Residents and businesses have been ordered to cut water use by at least 25 percent, Gov. Jerry Brown ordered Wednesday, including restrictions on watering of lawns, golf courses and highway landscaping.

“We’re standing on dry ground and we should be standing on 5 feet of snow,” Brown said at a snow-measuring station in the Sierra Nevada mountains, according to the Reuters news service.

“This is rationing,” he said.

Brown made the announcement from the mountain range that usually provides a third of the state’s drinking water through runoff from usually snow-covered peaks.

But this year, a fourth consecutive dry winter means the winter snowpack is at less than 2 percent of normal, Brown said.

The governor said industrial parks and golf courses would be required to immediately cut water usage by 25 percent and that homeowners would be encouraged to replace inefficient appliances with new water-saving devices and to eliminate water-dependent lawns through a state-rebate program.

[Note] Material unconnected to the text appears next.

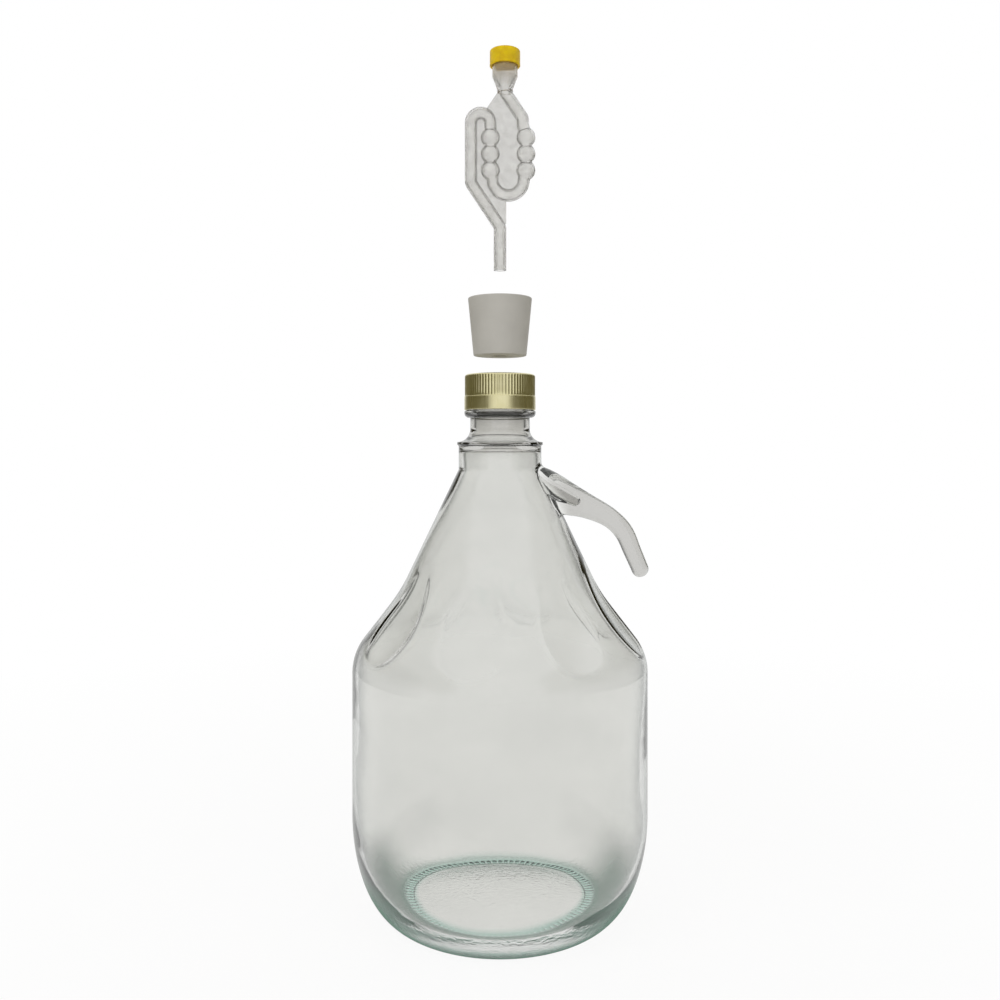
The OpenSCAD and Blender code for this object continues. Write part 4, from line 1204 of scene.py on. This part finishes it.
class FERMENT_OT_stage(bpy.types.Operator):
    """Builds the pale floor, the soft light, the dark cards and the camera"""

    bl_idname = "ferment.stage"
    bl_label = "Stage"

    def execute(self, context):
        scene, stage = context.scene, context.scene.stage
        self.floor()
        self.world(scene, stage)
        self.lamp("key_lamp", (-0.75, -1.1, 1.1), 0.9, stage.key)
        self.lamp("fill_lamp", (1.1, -0.7, 0.8), 0.7, stage.key * 0.45)
        for hand, side in (("left", -1), ("right", 1)):
            self.card(f"edge_card_{hand}", stage.azimuth, side * 0.75, (-0.6, -0.25, 0.3, 1.3),
                      (-0.3, 0.75), (0.03, 0.035, 0.033), ("transmission",))
            self.card(f"flag_{hand}", stage.azimuth, side * 0.4, (-0.8, -0.48, 0.35, 0.8),
                      (0.12, 0.70), (0.12, 0.107, 0.05), ("glossy", "diffuse"))
        self.camera(scene, stage)
        scene.view_settings.view_transform = "Standard"
        return {"FINISHED"}

    @staticmethod
    def floor():
        def shade(nodes):
            grey = nodes.ramp(nodes.noise(40.0, 3.0), [(0.3, (0.90,) * 3), (0.7, (0.93,) * 3)])
            matt = nodes.add("ShaderNodeBsdfDiffuse", Color=grey).outputs[0]
            white = nodes.add("ShaderNodeEmission", Color=(1, 1, 1, 1), Strength=1.0).outputs[0]
            far = nodes.spread(nodes.norm(nodes.spot()), 0.92, 1.0, 0.25, 0.9)
            return nodes.blend(nodes.times(seen_directly(nodes), far), matt, white)

        reach, sides = 6.0, 64
        turns = np.linspace(0, 2 * np.pi, sides + 1)[:-1]
        ring = [(reach * math.cos(turn), reach * math.sin(turn), 0) for turn in turns]
        piece("pale_floor", ring, [tuple(range(sides))], material("pale floor", shade))

    @staticmethod
    def world(scene, stage):
        world = bpy.data.worlds.new("soft studio")
        world.use_nodes = True
        scene.world = world
        nodes = Nodes(world.node_tree)
        even, white = (nodes.add("ShaderNodeBackground", Color=colour, Strength=strength).outputs[0]
                       for colour, strength in (((1, 0.99, 0.97, 1), stage.ambient), ((1, 1, 1, 1), 1.0)))
        nodes.add("ShaderNodeOutputWorld", Surface=nodes.blend(seen_directly(nodes), even, white))

    @staticmethod
    def lamp(name, place, size, power):
        data = bpy.data.lights.new(name, "AREA")
        data.energy, data.size = power, size
        made = bpy.data.objects.new(name, data)
        made.location = place
        made.rotation_euler = (Vector((0, 0, 0.3)) - made.location).to_track_quat("-Z", "Y").to_euler()
        made.visible_transmission = made.visible_glossy = False
        bpy.context.scene.collection.objects.link(made)

    @staticmethod
    def card(name, turn, x, reach, heights, colour, shown_to):
        """A dark card beside the object, turned like the camera, which only some rays see. It darkens
        along reach from the first value to the second and fades from the third to the last."""
        def shade(nodes):
            place = nodes.split(nodes.spot("Generated"))
            full = [(y - reach[0]) / (reach[-1] - reach[0]) for y in reach[1:-1]]
            across = nodes.times(nodes.rise(place["Y"], 0.0, full[0]),
                                 nodes.rise(place["Y"], 1.0, full[1]))
            up = nodes.times(nodes.rise(place["Z"], 0.0, 0.3), nodes.rise(place["Z"], 1.0, 0.7))
            tone = nodes.mix(nodes.times(across, up), (1, 1, 1, 1), rgba(colour))
            return nodes.add("ShaderNodeEmission", Color=tone).outputs[0]

        corners = [(x, y, z) for y, z in zip(np.repeat(reach[::3], 2), (*heights, *heights[::-1]))]
        made = piece(name, corners, [(0, 1, 2, 3)], material("dark card", shade))
        made.rotation_euler = (0, 0, turn)
        for ray in ("camera", "diffuse", "transmission", "glossy", "shadow", "volume_scatter"):
            setattr(made, f"visible_{ray}", ray in shown_to)

    @staticmethod
    def camera(scene, stage):
        data = bpy.data.cameras.new("photo camera")
        data.lens, data.sensor_width, data.shift_y = stage.lens, 36.0, stage.shift
        made = bpy.data.objects.new("photo camera", data)
        made.location = (stage.distance * math.sin(stage.azimuth),
                         -stage.distance * math.cos(stage.azimuth), stage.eye_z)
        made.rotation_euler = (math.pi / 2, 0, stage.azimuth)
        scene.collection.objects.link(made)
        scene.camera = made


# ---------------------------------------------------------------- the add-on


class FERMENT_PT_panel(bpy.types.Panel):
    """Lists the pieces and their sizes"""

    bl_label = "Fermentation Jar"
    bl_idname = "FERMENT_PT_panel"
    bl_space_type = "VIEW_3D"
    bl_region_type = "UI"
    bl_category = "Ferment Jar"

    def draw(self, context):
        for operator in OPERATORS:
            self.layout.operator(operator.bl_idname)
        for name in SETTINGS:
            box = self.layout.box()
            box.label(text=name.replace("_", " ").title())
            group = getattr(context.scene, name)
            for key in group.__annotations__:
                box.prop(group, key)


SETTINGS = {"jar": JarSizes, "thumbs": ThumbSizes, "neck": NeckSizes, "handle": HandleSizes, "cap": CapSizes,
            "stopper": StopperSizes, "airlock": AirlockSizes, "dust_cap": DustCapSizes, "finishes": Finishes,
            "stage": StageSettings}
OPERATORS = (FERMENT_OT_jar, FERMENT_OT_screw_cap, FERMENT_OT_stopper, FERMENT_OT_airlock,
             FERMENT_OT_dust_cap, FERMENT_OT_stage)


def register():
    for group in (*SETTINGS.values(), *OPERATORS, FERMENT_PT_panel):
        bpy.utils.register_class(group)
    for name, group in SETTINGS.items():
        setattr(bpy.types.Scene, name, PointerProperty(type=group))


def unregister():
    for name in SETTINGS:
        delattr(bpy.types.Scene, name)
    for group in reversed((*SETTINGS.values(), *OPERATORS, FERMENT_PT_panel)):
        bpy.utils.unregister_class(group)


def main():
    register()
    for operator in OPERATORS:
        group, name = operator.bl_idname.split(".")
        getattr(getattr(bpy.ops, group), name)()


if __name__ == "__main__":
    main()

The new cuts are expected to save 1.5 million acre-feet of water in the next nine months, Brown said.

But California farmers, by far the largest users of water in the state, were exempted from the new reductions because they already have been subject to major cutbacks in distribution from state sources for three years, Reuters said.

Under the plan, cuts will be implemented by state and local water agencies, and different parts of the state will be forced to reduce water use more than others.

Felicia Marcus of the California’s State Water Resources Control Board said regulators would not be shy in issuing fines of up to $10,000 a day to water districts that fail to make the required cutbacks.

Among the new rules expected is a ban on lawns for new homes unless the properties are equipped with drip or microspray watering systems.

Brown also ordered agencies supplying the state’s farmland with irrigation water to develop new plans for managing the supply during drought.

Growers were forced to fallow thousands of acres of cropland last year to deal with soaring water prices and cuts in the amounts they were allowed to buy from state and federal water projects.

Hundreds of thousands of additional acres are likely to be fallow this year, too, and farmers are expected to remove trees and vineyards dependent on irrigation, state secretary of Food and Agriculture Karen Ross told reporters.

Brown signed emergency legislation last week that fast-tracked over $1 billion in funding for drought relief and water infrastructure in the state.